By Alexandra HartDecember 11, 2020 1:19 pm, , ,

TIme for the week that was in Texas politics with Alex Samuels, political reporter for the Texas Tribune.

The Texas Education Agency has announced that schools will, in fact, be required to administer STAAR tests in the spring. The schools won’t, however, be rated on the results of the exams. The decision comes as districts show many students either failing at least one class, or not showing up to online classes.

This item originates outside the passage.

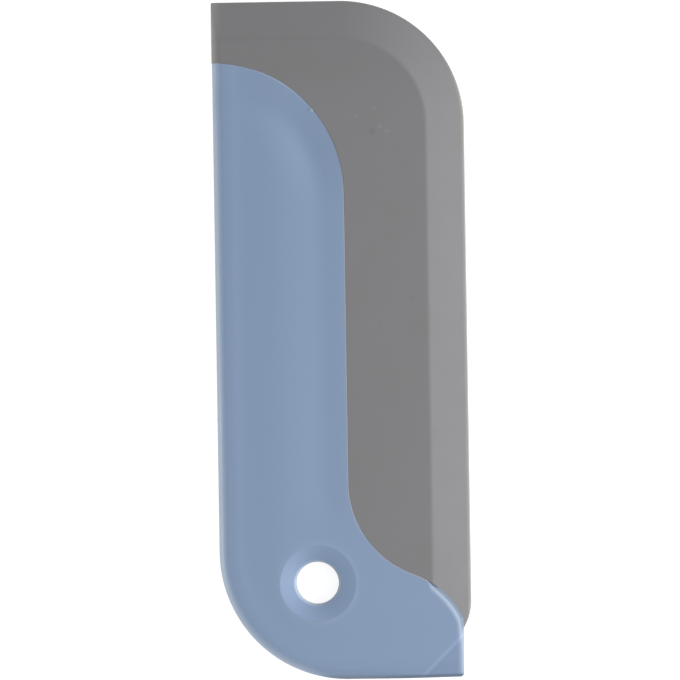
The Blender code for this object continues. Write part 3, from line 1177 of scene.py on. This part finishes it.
def wire(
    tree: bpy.types.NodeTree,
    node: bpy.types.Node,
    values: Mapping[str | int, object] | None = None,
    links: Mapping[str | int, bpy.types.NodeSocket] | None = None,
) -> None:
    """Sets and links the input sockets of a node.

    Args:
        tree: Node tree that holds the node.
        node: The node.
        values: Value of each input socket that isn't left as it is.
        links: Output socket that feeds each linked input.
    """
    for name, value in (values or {}).items():
        node.inputs[name].default_value = value
    for name, socket in (links or {}).items():
        tree.links.new(socket, node.inputs[name])


def add_node(
    tree: bpy.types.NodeTree,
    kind: str,
    values: Mapping[str | int, object] | None = None,
    links: Mapping[str | int, bpy.types.NodeSocket] | None = None,
    **settings: object,
) -> bpy.types.Node:
    """Adds a node to a material or world, with its settings, values and links.

    Args:
        tree: Node tree to add to.
        kind: Blender's name for the node's type.
        values: Value of each input socket that isn't left as it is.
        links: Output socket that feeds each linked input.
        **settings: The node's own properties.

    Returns:
        The new node.
    """
    node = tree.nodes.new(kind)
    for name, value in settings.items():
        setattr(node, name, value)
    wire(tree, node, values, links)
    return node


@dataclass(frozen=True)
class Mark:
    """A speck or scuff on the front face: its place in the frame, size, tint and strength."""

    x: float
    y: float
    radius: float
    tint: str
    strength: float

    def cover(
        self, tree: bpy.types.NodeTree, spot: bpy.types.NodeSocket
    ) -> bpy.types.NodeSocket:
        """Adds the nodes that say how far the mark covers a point.

        Args:
            tree: Node tree to add to.
            spot: Object coordinates.

        Returns:
            The mark's strength, which fades to nothing at its radius.
        """
        away = add_node(
            tree,
            "ShaderNodeVectorMath",
            values={1: (self.x, self.y, frame_top)},
            links={0: spot},
            operation="DISTANCE",
        ).outputs["Value"]
        return add_node(
            tree,
            "ShaderNodeMapRange",
            values={"From Max": self.radius, "To Min": self.strength, "To Max": 0.0},
            links={"Value": away},
            interpolation_type="SMOOTHSTEP",
        ).outputs["Result"]


@dataclass(frozen=True)
class MouldedFinish:
    """A moulded plastic: its colour, the faint flow marks and dust in it and its eroded grain."""

    name: str
    slot: str
    base: str
    flow_tint: str
    dust_tint: str
    edge_tints: tuple[tuple[str, str], ...]
    flow_size: float
    grain_size: float
    grain_depth: float
    least_roughness: float
    most_roughness: float
    sheen: float
    sheen_roughness: float
    ior: float
    dust_pitch: float
    dust_share: float
    marks: tuple[Mark, ...]
    flow_detail: float = 3.0
    flow_roughness: float = 0.55
    flow_range: tuple[float, float] = (0.3, 0.7)
    dust_strength: float = 0.6

    def covers(
        self, tree: bpy.types.NodeTree, spot: bpy.types.NodeSocket
    ) -> list[tuple[bpy.types.NodeSocket, str]]:
        """Adds the nodes that say where dust, the edge tints of painted highlight and painted
        shade, and marks lie.

        Args:
            tree: Node tree to add to.
            spot: Object coordinates.

        Returns:
            How far each covers a point, with its tint, from the lowest up.
        """
        cell = add_node(
            tree,
            "ShaderNodeTexVoronoi",
            values={"Scale": 1 / self.dust_pitch},
            links={"Vector": spot},
        ).outputs["Distance"]
        dust = add_node(
            tree,
            "ShaderNodeMapRange",
            values={"From Max": self.dust_share, "To Min": self.dust_strength, "To Max": 0.0},
            links={"Value": cell},
        ).outputs["Result"]
        edges = (
            (add_node(tree, "ShaderNodeAttribute", attribute_name=layer).outputs["Fac"], tint)
            for layer, tint in self.edge_tints
        )
        marks = ((mark.cover(tree, spot), mark.tint) for mark in self.marks)
        return [(dust, self.dust_tint), *edges, *marks]

    def make(self) -> bpy.types.Material:
        """Makes the material.

        Returns:
            The material, drawn on object coordinates.
        """
        material = bpy.data.materials.new(self.name)
        material.use_nodes = True
        tree = material.node_tree
        spot = add_node(tree, "ShaderNodeTexCoord").outputs["Object"]
        flow = add_node(
            tree,
            "ShaderNodeTexNoise",
            values={
                "Scale": 1 / self.flow_size,
                "Detail": self.flow_detail,
                "Roughness": self.flow_roughness,
            },
            links={"Vector": spot},
        ).outputs["Fac"]
        grain = add_node(
            tree,
            "ShaderNodeTexNoise",
            values={"Scale": 1 / self.grain_size},
            links={"Vector": spot},
        ).outputs["Fac"]
        colour = add_node(
            tree,
            "ShaderNodeMix",
            values={MIX_UNDER: srgb(self.base), MIX_OVER: srgb(self.flow_tint)},
            links={MIX_SHARE: flow},
            data_type="RGBA",
        ).outputs[MIX_RESULT]
        for cover, tint in self.covers(tree, spot):
            colour = add_node(
                tree,
                "ShaderNodeMix",
                values={MIX_OVER: srgb(tint)},
                links={MIX_SHARE: cover, MIX_UNDER: colour},
                data_type="RGBA",
            ).outputs[MIX_RESULT]
        roughness = add_node(
            tree,
            "ShaderNodeMapRange",
            values={
                "From Min": self.flow_range[0],
                "From Max": self.flow_range[1],
                "To Min": self.least_roughness,
                "To Max": self.most_roughness,
            },
            links={"Value": flow},
        ).outputs["Result"]
        bump = add_node(
            tree,
            "ShaderNodeBump",
            values={"Distance": self.grain_depth},
            links={"Height": grain},
        ).outputs["Normal"]
        wire(
            tree,
            tree.nodes["Principled BSDF"],
            values={
                "Metallic": 0.0,
                "IOR": self.ior,
                "Sheen Weight": self.sheen,
                "Sheen Roughness": self.sheen_roughness,
            },
            links={"Base Color": colour, "Roughness": roughness, "Normal": bump},
        )
        return material


def dress(piece: bpy.types.Object, finish: MouldedFinish, node: str) -> None:
    """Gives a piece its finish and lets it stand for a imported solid.

    Args:
        piece: The finer mesh.
        finish: What it is moulded from.
        node: The solid that it replaces.
    """
    piece.data.materials.append(finish.make())
    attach(piece, "root")
    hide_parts(node)
    log.info("%s: %d faces in %s", piece.name, len(piece.data.polygons), finish.name)


@dataclass(frozen=True)
class Lamp:
    """A soft box: where it hangs, how far it is slid towards the foot, its size and power."""

    name: str
    azimuth: float
    elevation: float
    distance: float
    slide: float
    width: float
    height: float
    power: float


@dataclass
class Studio:
    """A pale floor, soft boxes round it and a camera straight above the tool."""

    berth: Berth
    floor_size: float = 3.0
    floor_colour: str = "#C8C8C8"
    floor_roughness: float = 0.9
    floor_glow: float = 0.80
    ambient: float = 0.486
    camera_distance: float = 1.000
    picture_width: float = 0.16034
    camera_x: float = 0.02936
    camera_y: float = 0.08020
    camera_turn: float = math.radians(-0.90)
    sensor_mm: float = 36.0
    lamps: tuple[Lamp, ...] = (
        Lamp("right_strip", 0.0, math.radians(8), 0.45, -0.03, 0.50, 0.08, 2.60),
        Lamp("left_strip", math.pi, math.radians(5), 0.45, 0.08, 0.26, 0.05, 0.80),
        Lamp("top_strip", QUARTER_TURN, math.radians(8), 0.45, 0.00, 0.26, 0.08, 0.12),
        Lamp("foot_strip", -QUARTER_TURN, math.radians(8), 0.45, 0.00, 0.26, 0.08, 0.12),
        Lamp("right_box", 0.0, math.radians(45), 0.50, 0.10, 0.26, 0.25, 0.88),
    )

    def seen_ray(self, tree: bpy.types.NodeTree) -> bpy.types.NodeSocket:
        """Adds a mask that is 1 for rays of the eye, of gloss and of clear parts.

        Args:
            tree: Node tree to add to.

        Returns:
            The mask's socket.
        """
        rays = add_node(tree, "ShaderNodeLightPath").outputs
        mask = rays["Is Camera Ray"]
        for name in ("Is Glossy Ray", "Is Transmission Ray"):
            mask = add_node(
                tree, "ShaderNodeMath", links={0: mask, 1: rays[name]}, operation="MAXIMUM"
            ).outputs["Value"]
        return mask

    def lay_floor(self) -> None:
        """Lays a plain pale floor, which glows where it is seen and keeps the tool's shadow."""
        # Matte board: no gloss, so that nothing but the tool's own shadow shows on it.
        material = bpy.data.materials.new("matte white board")
        material.use_nodes = True
        tree = material.node_tree
        glow = add_node(
            tree,
            "ShaderNodeMath",
            values={1: self.floor_glow},
            links={0: self.seen_ray(tree)},
            operation="MULTIPLY",
        ).outputs["Value"]
        wire(
            tree,
            tree.nodes["Principled BSDF"],
            values={
                "Base Color": srgb(self.floor_colour),
                "Roughness": self.floor_roughness,
                "Specular IOR Level": 0.0,
                "Emission Color": srgb(WHITE),
            },
            links={"Emission Strength": glow},
        )
        bm = bmesh.new()
        bmesh.ops.create_grid(bm, x_segments=1, y_segments=1, size=self.floor_size / 2)
        floor = make_object(bm, "floor")
        floor.data.materials.append(material)

    def light_world(self) -> None:
        """Fills the room with even light and shows it as plain white."""
        world = bpy.data.worlds.new("white room")
        bpy.context.scene.world = world
        world.use_nodes = True
        tree = world.node_tree
        strength = add_node(
            tree,
            "ShaderNodeMapRange",
            values={"To Min": self.ambient, "To Max": 1.0},
            links={"Value": self.seen_ray(tree)},
        ).outputs["Result"]
        wire(
            tree,
            tree.nodes["Background"],
            values={"Color": srgb(WHITE)},
            links={"Strength": strength},
        )

    def hang(self, lamp: Lamp) -> None:
        """Hangs one soft box and aims it at the tool.

        Args:
            lamp: The soft box.
        """
        light = bpy.data.lights.new(lamp.name, "AREA")
        light.shape = "RECTANGLE"
        light.size, light.size_y = lamp.width, lamp.height
        light.energy = lamp.power
        box = bpy.data.objects.new(lamp.name, light)
        out = Vector(
            (
                math.cos(lamp.azimuth) * math.cos(lamp.elevation),
                math.sin(lamp.azimuth) * math.cos(lamp.elevation),
                math.sin(lamp.elevation),
            )
        )
        box.location = out * lamp.distance - Vector((0, lamp.slide, 0))
        box.rotation_euler = out.to_track_quat("Z", "Y").to_euler()
        bpy.context.scene.collection.objects.link(box)

    def set_camera(self) -> None:
        """Hangs the camera straight above the tool, turned as the photograph is."""
        data = bpy.data.cameras.new("camera")
        data.sensor_width = self.sensor_mm
        data.lens = self.sensor_mm * self.camera_distance / self.picture_width
        camera = bpy.data.objects.new("camera", data)
        height = self.berth.grip_half + self.camera_distance
        camera.location = self.berth.place(self.camera_x, self.camera_y, height)
        camera.rotation_euler = (0.0, 0.0, self.camera_turn)
        bpy.context.scene.collection.objects.link(camera)
        bpy.context.scene.camera = camera

    def build(self) -> None:
        """Lays the floor, lights it and sets the camera."""
        self.lay_floor()
        self.light_world()
        for lamp in self.lamps:
            self.hang(lamp)
        self.set_camera()
        bpy.context.scene.view_settings.view_transform = "Standard"


# Polypropylene, moulded in a lightly eroded mould: an even, milky pale blue with a broad soft gloss
# and no mirror. Painted highlights pale its rims, border and eye, and painted shade darkens its
# foot, tip and groove. The real grain is about 0.1 mm across, too fine to show here, so it is drawn
# 0.4 mm across.
POLYPROPYLENE = MouldedFinish(
    name="pale blue polypropylene, moulded",
    slot="grip",
    base="#869BBA",
    flow_tint="#849AB8",
    dust_tint="#9BAEC6",
    # Edge tints: painted highlight, painted border highlight and painted shade.
    edge_tints=((PAINTED_HIGHLIGHT_LAYER, "#AEBCCD"), (BORDER_HIGHLIGHT_LAYER, "#969DAA"), (PAINTED_SHADE_LAYER, "#5B6A7F")),
    flow_size=0.012,
    grain_size=0.0004,
    grain_depth=0.000004,
    least_roughness=0.42,
    most_roughness=0.50,
    sheen=0.35,
    sheen_roughness=0.35,
    ior=1.49,
    dust_pitch=0.009,
    dust_share=0.012,
    marks=(
        Mark(-0.00689, 0.05445, 0.0008, "#6B7F9A", 0.6),
        Mark(-0.00607, 0.05430, 0.0006, "#D8DADC", 1.0),
    ),
)

# Thermoplastic rubber, moulded over the grip as a second shot: a dull mid grey that hardly shines,
# so that it looks soft beside the blue, with a painted highlight along its lip and spine and
# painted shade behind its top bevel. Its grain is drawn 0.5 mm across, for the same reason.
RUBBER = MouldedFinish(
    name="grey thermoplastic rubber, moulded",
    slot="blade",
    base="#7D7D80",
    flow_tint="#7B7B7C",
    dust_tint="#6F6F6F",
    # Edge tints: painted highlight and painted shade.
    edge_tints=((PAINTED_HIGHLIGHT_LAYER, "#989591"), (PAINTED_SHADE_LAYER, "#606060")),
    flow_size=0.010,
    grain_size=0.0005,
    grain_depth=0.000005,
    least_roughness=0.58,
    most_roughness=0.68,
    sheen=0.25,
    sheen_roughness=0.35,
    ior=1.50,
    dust_pitch=0.008,
    dust_share=0.016,
    marks=(
        Mark(0.00794, 0.04907, 0.0012, "#6E6E70", 0.7),
        Mark(0.00992, 0.05019, 0.0010, "#8A8A8B", 0.7),
        Mark(0.01148, 0.04914, 0.0008, "#8A8A8B", 0.6),
        Mark(0.00422, 0.05263, 0.0008, "#8A8A8B", 0.6),
        Mark(0.00841, 0.05455, 0.0008, "#868687", 0.6),
        Mark(0.01676, 0.00941, 0.0007, "#6E6E70", 0.6),
        Mark(0.00919, 0.00339, 0.0007, "#6E6E70", 0.6),
    ),
)


def main() -> None:
    """Builds the studio, the grip and the blade."""
    logging.basicConfig(level=logging.INFO, format="%(name)s: %(message)s")
    berth = Berth.from_frame()
    Studio(berth).build()
    border = Border(berth)
    dress(Grip(berth, border, Eye(), Tip()).build(), POLYPROPYLENE, "grip")
    dress(Blade(berth, border).build(), RUBBER, "blade")


if __name__ == "__main__":
    main()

Advocates have called on state leaders to cancel the STAAR exams completely,” Samuels said. “But Education Commissioner Mike Morath has continually rejected the idea of canceling the exams, arguing that they’re a useful way to determine how much learning students have lost during the pandemic.

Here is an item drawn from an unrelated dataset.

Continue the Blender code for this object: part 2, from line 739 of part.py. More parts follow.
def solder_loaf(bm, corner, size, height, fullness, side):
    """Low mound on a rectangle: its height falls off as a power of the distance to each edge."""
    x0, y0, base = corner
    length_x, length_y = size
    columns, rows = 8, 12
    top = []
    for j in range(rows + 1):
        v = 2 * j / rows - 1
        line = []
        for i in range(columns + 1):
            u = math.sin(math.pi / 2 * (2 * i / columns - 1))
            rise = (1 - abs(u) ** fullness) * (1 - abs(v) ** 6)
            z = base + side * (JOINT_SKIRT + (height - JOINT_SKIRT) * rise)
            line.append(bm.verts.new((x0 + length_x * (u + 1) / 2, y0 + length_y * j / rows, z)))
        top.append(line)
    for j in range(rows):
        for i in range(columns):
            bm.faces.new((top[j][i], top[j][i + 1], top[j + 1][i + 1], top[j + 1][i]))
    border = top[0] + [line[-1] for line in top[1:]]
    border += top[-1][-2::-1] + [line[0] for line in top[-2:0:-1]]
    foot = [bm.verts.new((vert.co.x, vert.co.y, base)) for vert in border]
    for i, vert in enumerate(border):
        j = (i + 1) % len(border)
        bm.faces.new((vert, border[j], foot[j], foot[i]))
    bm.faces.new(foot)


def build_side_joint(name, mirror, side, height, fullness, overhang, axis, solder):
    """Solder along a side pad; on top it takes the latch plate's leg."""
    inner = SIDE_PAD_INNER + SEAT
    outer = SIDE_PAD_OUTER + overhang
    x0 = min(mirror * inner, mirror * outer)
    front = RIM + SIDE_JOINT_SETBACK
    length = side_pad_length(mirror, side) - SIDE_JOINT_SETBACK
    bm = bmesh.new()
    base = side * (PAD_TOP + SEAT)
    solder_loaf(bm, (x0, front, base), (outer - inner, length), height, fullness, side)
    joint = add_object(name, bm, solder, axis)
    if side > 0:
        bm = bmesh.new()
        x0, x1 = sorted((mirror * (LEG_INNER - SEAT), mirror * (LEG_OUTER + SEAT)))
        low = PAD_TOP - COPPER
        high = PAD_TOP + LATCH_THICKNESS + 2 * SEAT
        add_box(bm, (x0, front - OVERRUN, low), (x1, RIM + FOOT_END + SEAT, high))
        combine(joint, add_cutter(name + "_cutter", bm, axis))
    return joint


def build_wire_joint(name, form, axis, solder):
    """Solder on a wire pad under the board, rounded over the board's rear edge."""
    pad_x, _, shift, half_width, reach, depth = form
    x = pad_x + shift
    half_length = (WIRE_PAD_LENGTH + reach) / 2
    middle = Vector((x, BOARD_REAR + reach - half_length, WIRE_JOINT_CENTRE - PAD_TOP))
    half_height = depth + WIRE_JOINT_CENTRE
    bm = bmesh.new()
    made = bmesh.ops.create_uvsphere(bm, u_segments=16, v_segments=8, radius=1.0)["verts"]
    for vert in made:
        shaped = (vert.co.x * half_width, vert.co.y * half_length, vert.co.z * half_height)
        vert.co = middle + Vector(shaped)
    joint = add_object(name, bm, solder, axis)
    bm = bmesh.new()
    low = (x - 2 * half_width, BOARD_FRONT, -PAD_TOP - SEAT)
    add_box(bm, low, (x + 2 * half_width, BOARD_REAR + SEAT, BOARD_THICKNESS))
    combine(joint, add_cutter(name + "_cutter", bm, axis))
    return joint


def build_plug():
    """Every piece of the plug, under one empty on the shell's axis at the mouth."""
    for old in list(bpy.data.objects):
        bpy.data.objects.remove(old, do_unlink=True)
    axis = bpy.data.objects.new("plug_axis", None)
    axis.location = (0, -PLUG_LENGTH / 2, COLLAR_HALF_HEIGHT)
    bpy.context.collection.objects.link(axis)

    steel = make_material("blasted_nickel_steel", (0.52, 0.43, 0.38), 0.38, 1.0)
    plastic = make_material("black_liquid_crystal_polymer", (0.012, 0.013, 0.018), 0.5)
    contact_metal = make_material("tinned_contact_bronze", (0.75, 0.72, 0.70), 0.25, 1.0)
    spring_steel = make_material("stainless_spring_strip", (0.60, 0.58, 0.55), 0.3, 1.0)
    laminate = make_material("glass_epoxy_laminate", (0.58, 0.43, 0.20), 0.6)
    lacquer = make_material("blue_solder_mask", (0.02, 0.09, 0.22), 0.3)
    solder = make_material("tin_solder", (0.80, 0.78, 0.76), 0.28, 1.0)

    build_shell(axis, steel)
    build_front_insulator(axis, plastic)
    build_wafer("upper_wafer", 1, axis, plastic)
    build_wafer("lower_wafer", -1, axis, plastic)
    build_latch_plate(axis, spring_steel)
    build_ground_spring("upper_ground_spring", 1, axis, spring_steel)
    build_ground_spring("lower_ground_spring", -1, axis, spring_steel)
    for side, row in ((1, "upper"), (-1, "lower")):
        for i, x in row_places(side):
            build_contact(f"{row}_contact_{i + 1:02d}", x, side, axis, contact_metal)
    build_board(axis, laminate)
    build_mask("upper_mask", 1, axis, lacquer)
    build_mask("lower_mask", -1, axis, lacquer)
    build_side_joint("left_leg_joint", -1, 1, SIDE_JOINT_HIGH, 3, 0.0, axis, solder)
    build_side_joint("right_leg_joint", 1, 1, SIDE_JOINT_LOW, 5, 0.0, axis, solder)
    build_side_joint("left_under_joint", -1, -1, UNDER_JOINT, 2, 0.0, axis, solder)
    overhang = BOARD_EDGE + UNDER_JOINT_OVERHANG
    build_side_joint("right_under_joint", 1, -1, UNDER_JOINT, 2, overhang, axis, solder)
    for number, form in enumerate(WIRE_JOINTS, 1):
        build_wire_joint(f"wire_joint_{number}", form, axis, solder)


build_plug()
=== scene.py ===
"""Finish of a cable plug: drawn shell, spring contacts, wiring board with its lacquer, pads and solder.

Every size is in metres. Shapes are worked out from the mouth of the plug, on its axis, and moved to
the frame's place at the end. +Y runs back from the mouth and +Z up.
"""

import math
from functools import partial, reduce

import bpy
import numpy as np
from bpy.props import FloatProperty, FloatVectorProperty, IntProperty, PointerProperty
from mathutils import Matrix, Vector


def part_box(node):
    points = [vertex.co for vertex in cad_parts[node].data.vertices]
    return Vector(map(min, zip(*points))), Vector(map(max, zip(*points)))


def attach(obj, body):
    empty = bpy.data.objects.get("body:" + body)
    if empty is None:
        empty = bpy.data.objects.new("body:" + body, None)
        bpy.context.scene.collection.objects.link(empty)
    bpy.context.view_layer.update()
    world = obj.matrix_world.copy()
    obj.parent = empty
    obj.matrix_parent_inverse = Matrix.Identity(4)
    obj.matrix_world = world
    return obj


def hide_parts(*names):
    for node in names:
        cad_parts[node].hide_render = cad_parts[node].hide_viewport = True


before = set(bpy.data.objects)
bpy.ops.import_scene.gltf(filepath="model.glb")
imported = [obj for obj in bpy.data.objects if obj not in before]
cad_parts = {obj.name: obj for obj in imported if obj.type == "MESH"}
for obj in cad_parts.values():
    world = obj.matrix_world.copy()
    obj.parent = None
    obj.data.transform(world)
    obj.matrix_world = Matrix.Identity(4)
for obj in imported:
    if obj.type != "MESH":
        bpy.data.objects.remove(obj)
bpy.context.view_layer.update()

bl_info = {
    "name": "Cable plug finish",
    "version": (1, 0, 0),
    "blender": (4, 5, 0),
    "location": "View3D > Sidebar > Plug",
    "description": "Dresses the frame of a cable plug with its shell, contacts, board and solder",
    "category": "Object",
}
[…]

This week, the U.S. House passed a defense spending bill named after outgoing Texas Congressman Mac Thornberry, even as President Donald Trump threatened to veto it.

“Trump’s objections to the bill was because the measure doesn’t do away with legal protection for social media companies that he has long sought,” Samuels said. “:And secondly, the act calls for renaming military bases honoring Confederate leaders. In that bill is the National Defense Authorization Act, which is a massive annual bill that addresses spending within the armed forces and really rarely encounters obstacles in route to passage

The bill passed with a margin well above the two-thirds needed to override a presidential veto.

Texas Attorney General Ken Paxton this week filed a lawsuit in the U.S. Supreme Court to overturn election results in several key battleground states carried by President elect Joe Biden. His suit has been joined by several other Republican state attorneys general.

The court is likely to move on the case in the coming days, but legal experts expect Texas to lose again,” Samuels said. “Republicans on the other side [are] U.S. Senator John Cornyn [and] U.S. Rep. Kay Granger, who have said that they’re either not convinced with the legal arguments that Paxton has put forward or, I think in Grangers case, she called the lawsuit a distraction.”